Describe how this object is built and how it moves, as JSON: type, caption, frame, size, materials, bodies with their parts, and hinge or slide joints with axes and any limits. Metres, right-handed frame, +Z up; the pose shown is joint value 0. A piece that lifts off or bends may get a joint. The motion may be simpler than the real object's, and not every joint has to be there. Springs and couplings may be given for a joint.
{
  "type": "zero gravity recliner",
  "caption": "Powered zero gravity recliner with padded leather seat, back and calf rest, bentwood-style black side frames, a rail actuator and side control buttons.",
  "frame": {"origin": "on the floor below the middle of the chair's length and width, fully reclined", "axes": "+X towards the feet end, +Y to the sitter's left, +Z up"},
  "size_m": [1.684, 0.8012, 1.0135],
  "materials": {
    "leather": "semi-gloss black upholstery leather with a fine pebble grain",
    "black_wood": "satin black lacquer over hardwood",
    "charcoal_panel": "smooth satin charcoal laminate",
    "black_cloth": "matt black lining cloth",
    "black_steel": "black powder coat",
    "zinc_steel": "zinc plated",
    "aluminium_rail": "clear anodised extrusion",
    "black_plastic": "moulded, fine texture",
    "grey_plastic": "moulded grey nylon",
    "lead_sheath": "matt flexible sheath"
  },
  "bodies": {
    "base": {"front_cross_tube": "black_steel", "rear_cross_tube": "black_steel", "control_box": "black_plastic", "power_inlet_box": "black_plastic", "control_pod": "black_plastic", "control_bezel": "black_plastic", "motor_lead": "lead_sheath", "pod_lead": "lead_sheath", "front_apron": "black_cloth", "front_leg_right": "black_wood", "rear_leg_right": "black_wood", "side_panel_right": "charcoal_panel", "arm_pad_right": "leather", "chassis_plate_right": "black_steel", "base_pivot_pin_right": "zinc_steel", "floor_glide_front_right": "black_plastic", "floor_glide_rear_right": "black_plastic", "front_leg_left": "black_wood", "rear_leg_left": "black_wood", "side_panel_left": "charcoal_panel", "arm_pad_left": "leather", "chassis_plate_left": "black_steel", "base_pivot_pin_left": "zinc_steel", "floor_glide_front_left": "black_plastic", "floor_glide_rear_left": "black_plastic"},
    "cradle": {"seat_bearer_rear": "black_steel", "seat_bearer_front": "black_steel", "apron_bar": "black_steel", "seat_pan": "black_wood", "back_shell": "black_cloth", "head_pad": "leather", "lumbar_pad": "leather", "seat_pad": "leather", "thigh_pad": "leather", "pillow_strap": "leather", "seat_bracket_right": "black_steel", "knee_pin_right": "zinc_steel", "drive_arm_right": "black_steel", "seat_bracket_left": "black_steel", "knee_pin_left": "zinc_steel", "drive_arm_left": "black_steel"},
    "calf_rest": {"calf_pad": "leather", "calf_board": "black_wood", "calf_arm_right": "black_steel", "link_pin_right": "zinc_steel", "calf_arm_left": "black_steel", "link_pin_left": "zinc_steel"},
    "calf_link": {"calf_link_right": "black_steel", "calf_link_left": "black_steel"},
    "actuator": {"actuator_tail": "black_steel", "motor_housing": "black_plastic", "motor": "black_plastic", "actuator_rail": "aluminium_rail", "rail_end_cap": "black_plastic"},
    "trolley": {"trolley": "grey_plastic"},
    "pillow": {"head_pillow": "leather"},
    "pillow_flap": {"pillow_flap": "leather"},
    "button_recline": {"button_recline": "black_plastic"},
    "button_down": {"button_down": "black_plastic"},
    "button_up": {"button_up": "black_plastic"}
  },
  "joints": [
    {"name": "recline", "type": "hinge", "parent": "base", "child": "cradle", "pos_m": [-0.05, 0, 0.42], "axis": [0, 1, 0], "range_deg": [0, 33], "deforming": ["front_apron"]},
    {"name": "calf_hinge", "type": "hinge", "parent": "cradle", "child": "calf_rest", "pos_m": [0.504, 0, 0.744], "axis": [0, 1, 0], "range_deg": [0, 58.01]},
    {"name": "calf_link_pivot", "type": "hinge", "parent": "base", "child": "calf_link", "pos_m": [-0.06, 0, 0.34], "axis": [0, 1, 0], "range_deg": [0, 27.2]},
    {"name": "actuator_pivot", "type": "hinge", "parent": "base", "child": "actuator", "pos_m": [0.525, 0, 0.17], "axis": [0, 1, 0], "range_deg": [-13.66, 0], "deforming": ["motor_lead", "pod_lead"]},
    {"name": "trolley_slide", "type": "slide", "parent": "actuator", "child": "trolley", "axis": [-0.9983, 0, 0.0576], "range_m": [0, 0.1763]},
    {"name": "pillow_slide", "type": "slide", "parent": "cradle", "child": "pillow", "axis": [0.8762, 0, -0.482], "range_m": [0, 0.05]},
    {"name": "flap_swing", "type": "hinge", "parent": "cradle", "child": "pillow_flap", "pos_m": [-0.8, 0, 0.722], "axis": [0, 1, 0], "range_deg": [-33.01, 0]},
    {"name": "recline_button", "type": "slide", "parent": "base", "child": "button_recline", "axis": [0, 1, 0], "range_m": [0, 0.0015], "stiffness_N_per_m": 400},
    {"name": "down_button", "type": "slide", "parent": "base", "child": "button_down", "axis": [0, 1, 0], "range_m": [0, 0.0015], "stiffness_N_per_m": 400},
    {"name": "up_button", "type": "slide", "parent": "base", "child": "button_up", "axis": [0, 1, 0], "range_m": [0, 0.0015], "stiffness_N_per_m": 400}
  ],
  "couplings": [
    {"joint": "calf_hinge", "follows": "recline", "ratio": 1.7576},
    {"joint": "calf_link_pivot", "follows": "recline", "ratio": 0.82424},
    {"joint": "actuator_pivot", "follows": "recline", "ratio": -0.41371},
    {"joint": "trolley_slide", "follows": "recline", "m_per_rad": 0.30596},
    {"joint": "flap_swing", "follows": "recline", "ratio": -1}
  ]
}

--- --- ---

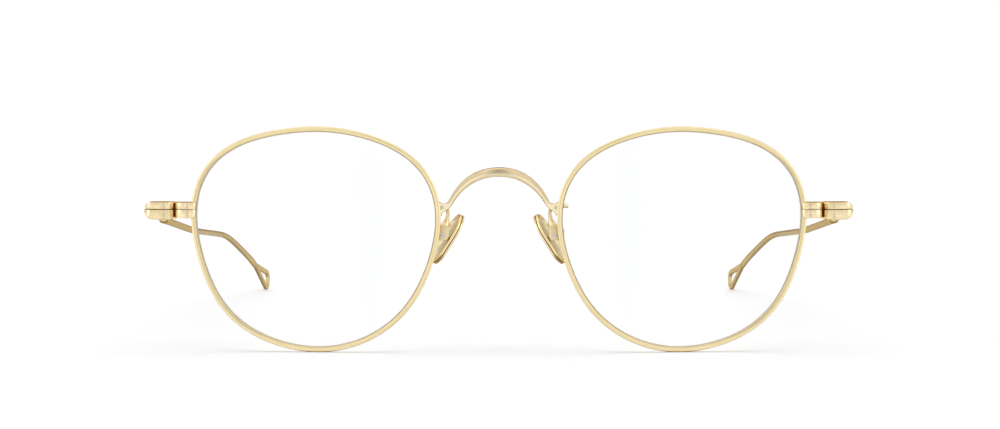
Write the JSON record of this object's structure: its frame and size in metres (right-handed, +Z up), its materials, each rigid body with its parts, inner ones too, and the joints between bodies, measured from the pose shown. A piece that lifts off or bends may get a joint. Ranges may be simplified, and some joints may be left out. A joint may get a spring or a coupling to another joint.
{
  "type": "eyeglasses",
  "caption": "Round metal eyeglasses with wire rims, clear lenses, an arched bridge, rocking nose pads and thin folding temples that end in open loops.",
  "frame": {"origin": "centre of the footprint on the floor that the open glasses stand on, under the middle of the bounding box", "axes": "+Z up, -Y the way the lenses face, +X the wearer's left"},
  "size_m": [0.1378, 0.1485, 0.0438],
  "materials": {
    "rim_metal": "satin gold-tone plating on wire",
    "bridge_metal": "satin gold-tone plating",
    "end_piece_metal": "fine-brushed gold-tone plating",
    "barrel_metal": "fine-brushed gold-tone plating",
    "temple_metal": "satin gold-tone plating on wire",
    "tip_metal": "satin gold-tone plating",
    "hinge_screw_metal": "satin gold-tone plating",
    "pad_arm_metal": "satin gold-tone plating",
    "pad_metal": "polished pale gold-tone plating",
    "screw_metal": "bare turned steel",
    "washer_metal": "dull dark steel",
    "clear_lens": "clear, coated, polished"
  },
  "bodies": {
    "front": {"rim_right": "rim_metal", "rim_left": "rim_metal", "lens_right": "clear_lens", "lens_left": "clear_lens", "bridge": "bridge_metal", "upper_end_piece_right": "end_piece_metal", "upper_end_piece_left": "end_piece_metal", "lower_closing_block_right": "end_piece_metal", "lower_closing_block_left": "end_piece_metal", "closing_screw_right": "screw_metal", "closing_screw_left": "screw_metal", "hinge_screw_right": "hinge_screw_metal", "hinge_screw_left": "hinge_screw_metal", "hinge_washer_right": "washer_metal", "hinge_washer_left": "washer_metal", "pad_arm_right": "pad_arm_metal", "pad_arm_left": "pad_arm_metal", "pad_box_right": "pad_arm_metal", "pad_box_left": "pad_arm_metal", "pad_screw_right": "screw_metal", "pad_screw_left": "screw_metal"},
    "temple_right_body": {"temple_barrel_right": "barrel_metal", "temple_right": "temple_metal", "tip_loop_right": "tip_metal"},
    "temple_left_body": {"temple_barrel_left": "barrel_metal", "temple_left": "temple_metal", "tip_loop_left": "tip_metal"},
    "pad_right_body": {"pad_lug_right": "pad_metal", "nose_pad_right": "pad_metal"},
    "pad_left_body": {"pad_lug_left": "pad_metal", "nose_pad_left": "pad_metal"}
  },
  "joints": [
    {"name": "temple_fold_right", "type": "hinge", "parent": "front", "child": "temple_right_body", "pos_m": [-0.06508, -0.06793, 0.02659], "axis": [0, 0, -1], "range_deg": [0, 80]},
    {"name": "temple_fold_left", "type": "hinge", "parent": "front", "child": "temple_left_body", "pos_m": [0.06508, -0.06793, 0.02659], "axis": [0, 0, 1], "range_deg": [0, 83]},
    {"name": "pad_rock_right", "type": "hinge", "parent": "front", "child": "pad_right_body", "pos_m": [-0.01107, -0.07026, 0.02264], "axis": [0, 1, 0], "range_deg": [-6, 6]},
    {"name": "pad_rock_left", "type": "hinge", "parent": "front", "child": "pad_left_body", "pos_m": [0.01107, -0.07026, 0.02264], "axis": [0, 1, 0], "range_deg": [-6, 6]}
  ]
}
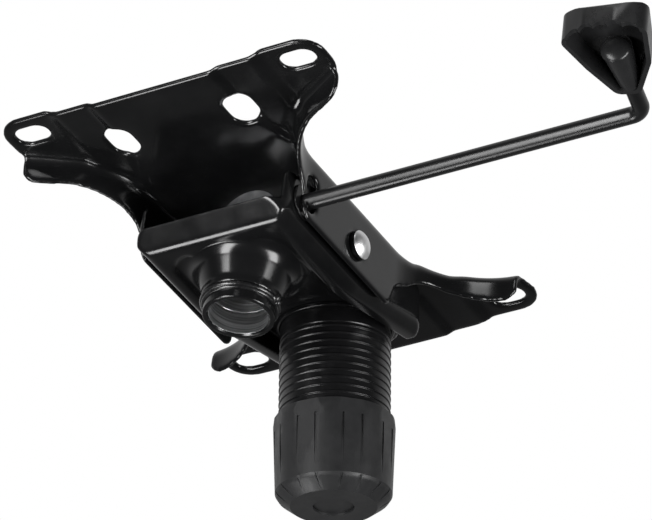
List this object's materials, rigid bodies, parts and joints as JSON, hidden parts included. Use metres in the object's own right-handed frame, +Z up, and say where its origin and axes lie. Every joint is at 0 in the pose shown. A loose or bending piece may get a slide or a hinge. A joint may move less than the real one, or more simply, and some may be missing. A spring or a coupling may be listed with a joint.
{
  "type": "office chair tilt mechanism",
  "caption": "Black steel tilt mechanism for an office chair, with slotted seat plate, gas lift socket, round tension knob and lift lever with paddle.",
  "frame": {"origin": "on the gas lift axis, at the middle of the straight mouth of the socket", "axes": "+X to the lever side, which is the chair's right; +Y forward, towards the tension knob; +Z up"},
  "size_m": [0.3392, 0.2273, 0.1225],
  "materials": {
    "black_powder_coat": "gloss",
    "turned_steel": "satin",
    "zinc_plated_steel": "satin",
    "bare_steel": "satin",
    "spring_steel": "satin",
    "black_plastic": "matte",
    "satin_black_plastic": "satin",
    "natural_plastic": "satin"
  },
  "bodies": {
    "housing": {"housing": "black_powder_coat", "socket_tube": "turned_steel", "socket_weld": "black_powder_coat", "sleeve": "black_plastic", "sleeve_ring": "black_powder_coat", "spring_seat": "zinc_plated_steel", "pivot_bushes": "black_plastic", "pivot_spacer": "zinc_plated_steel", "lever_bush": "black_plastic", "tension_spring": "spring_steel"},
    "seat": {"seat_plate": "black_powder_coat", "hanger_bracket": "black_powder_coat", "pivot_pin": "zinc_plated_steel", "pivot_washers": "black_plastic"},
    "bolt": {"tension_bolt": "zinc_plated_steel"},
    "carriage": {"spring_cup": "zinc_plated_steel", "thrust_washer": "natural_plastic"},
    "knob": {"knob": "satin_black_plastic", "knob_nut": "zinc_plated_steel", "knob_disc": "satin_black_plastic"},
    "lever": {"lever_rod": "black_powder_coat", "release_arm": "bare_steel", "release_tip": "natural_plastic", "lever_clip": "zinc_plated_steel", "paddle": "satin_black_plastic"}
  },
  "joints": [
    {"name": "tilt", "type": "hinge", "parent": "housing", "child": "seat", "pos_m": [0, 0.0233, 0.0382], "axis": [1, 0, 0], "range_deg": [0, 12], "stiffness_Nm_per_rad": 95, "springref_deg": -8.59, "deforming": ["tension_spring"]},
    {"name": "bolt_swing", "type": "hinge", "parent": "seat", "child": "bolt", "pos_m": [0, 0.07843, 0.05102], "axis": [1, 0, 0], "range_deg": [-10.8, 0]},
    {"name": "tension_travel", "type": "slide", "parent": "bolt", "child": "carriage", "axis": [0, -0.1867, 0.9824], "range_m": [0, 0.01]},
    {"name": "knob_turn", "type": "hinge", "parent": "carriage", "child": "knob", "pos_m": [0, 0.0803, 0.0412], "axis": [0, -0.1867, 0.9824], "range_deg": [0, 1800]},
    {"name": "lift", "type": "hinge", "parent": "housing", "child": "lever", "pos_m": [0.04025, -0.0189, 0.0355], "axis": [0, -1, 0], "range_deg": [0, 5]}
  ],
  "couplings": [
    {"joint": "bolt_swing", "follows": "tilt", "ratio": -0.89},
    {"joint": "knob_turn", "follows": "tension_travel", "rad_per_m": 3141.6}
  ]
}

--- --- ---

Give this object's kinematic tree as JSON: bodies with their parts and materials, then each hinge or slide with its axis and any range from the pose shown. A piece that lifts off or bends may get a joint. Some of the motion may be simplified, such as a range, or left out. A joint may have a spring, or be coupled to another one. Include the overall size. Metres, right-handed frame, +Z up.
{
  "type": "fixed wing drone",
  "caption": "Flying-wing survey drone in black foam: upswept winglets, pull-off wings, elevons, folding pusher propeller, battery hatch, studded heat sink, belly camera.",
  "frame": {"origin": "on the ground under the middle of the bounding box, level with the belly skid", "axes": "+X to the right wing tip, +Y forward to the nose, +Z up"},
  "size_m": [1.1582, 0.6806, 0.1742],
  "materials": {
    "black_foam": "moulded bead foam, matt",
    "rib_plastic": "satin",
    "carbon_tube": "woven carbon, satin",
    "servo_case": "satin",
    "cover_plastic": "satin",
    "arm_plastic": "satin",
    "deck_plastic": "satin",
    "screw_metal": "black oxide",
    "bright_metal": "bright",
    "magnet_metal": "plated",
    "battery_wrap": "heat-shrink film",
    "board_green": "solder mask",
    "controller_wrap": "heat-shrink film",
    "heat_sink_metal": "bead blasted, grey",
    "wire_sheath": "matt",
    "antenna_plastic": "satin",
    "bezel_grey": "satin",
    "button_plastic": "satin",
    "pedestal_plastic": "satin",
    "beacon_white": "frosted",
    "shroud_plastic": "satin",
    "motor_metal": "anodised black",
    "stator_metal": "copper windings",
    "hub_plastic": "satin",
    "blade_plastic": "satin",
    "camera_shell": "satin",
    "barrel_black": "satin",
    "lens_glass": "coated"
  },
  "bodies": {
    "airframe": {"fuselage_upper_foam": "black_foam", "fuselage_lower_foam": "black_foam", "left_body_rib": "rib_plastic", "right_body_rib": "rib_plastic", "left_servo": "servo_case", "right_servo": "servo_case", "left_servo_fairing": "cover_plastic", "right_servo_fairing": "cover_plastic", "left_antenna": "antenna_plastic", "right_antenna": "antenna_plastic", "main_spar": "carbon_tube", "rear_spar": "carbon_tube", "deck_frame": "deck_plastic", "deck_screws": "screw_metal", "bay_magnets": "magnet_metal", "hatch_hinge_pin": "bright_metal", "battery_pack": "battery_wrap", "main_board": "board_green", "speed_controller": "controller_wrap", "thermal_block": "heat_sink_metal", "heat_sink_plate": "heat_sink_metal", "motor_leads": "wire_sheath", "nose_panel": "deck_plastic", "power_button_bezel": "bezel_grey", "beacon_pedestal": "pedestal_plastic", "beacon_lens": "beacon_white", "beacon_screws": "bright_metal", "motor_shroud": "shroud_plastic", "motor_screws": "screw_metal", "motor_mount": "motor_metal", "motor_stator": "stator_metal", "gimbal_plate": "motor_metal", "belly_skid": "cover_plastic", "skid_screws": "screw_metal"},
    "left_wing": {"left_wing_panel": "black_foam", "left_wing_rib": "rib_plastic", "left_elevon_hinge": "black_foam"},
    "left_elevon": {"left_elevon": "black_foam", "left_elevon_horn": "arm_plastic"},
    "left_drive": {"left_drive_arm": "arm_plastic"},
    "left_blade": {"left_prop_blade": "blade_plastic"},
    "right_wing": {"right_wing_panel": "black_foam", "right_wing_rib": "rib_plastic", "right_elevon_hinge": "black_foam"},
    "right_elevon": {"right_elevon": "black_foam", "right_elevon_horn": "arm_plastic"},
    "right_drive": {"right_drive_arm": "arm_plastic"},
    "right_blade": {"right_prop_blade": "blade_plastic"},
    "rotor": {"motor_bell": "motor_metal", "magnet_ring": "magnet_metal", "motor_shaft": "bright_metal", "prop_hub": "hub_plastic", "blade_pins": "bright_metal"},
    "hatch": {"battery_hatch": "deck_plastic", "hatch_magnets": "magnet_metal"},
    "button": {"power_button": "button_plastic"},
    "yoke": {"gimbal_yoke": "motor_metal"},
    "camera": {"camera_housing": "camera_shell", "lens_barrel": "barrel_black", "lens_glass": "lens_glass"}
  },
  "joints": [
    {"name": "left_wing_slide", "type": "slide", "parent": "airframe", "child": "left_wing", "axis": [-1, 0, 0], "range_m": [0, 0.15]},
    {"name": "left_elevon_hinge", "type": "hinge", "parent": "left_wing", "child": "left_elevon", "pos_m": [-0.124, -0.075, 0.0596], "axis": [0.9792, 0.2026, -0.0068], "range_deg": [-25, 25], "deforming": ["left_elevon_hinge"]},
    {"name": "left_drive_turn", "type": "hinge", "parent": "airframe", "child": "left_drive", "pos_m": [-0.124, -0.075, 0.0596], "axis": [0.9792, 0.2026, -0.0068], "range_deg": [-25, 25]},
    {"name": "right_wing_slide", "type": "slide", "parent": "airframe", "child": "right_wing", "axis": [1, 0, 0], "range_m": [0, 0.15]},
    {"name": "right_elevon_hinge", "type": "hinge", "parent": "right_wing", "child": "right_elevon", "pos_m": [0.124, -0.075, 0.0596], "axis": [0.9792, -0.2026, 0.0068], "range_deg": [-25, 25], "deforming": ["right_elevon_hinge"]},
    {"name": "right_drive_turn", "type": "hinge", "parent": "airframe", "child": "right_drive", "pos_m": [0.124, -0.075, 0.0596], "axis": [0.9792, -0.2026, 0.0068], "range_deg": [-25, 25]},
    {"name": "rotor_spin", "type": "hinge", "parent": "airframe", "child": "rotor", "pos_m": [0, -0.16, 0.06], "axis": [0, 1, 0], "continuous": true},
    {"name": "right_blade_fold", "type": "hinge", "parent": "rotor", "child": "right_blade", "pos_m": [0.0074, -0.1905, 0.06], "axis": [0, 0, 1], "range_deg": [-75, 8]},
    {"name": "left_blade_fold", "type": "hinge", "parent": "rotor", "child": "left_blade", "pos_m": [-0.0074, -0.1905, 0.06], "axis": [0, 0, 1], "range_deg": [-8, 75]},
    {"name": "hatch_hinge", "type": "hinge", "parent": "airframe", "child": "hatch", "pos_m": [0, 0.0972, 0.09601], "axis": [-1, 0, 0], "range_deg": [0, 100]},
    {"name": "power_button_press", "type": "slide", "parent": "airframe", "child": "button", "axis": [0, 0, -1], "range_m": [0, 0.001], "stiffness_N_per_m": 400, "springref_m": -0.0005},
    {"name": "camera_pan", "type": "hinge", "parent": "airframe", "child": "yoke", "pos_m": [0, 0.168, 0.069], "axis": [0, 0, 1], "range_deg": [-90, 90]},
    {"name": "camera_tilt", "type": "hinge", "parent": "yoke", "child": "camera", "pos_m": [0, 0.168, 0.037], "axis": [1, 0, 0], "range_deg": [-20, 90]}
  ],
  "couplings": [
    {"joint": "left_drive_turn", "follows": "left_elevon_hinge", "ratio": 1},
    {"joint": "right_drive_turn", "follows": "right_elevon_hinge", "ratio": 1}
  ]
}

--- --- ---

§ Problem to work on:
Look for lines containing the string "that" and copy them all.

§ Finished exercise:
Describe how this object is built and how it moves, as JSON: type, caption, frame, size, materials, bodies with their parts, and hinge or slide joints with axes and any limits. Metres, right-handed frame, +Z up; the pose shown is joint value 0. A piece that lifts off or bends may get a joint. The motion may be simpler than the real object's, and not every joint has to be there. Springs and couplings may be given for a joint.
Write the JSON record of this object's structure: its frame and size in metres (right-handed, +Z up), its materials, each rigid body with its parts, inner ones too, and the joints between bodies, measured from the pose shown. A piece that lifts off or bends may get a joint. Ranges may be simplified, and some joints may be left out. A joint may get a spring or a coupling to another joint.
  "caption": "Round metal eyeglasses with wire rims, clear lenses, an arched bridge, rocking nose pads and thin folding temples that end in open loops.",
  "frame": {"origin": "centre of the footprint on the floor that the open glasses stand on, under the middle of the bounding box", "axes": "+Z up, -Y the way the lenses face, +X the wearer's left"},
Give this object's kinematic tree as JSON: bodies with their parts and materials, then each hinge or slide with its axis and any range from the pose shown. A piece that lifts off or bends may get a joint. Some of the motion may be simplified, such as a range, or left out. A joint may have a spring, or be coupled to another one. Include the overall size. Metres, right-handed frame, +Z up.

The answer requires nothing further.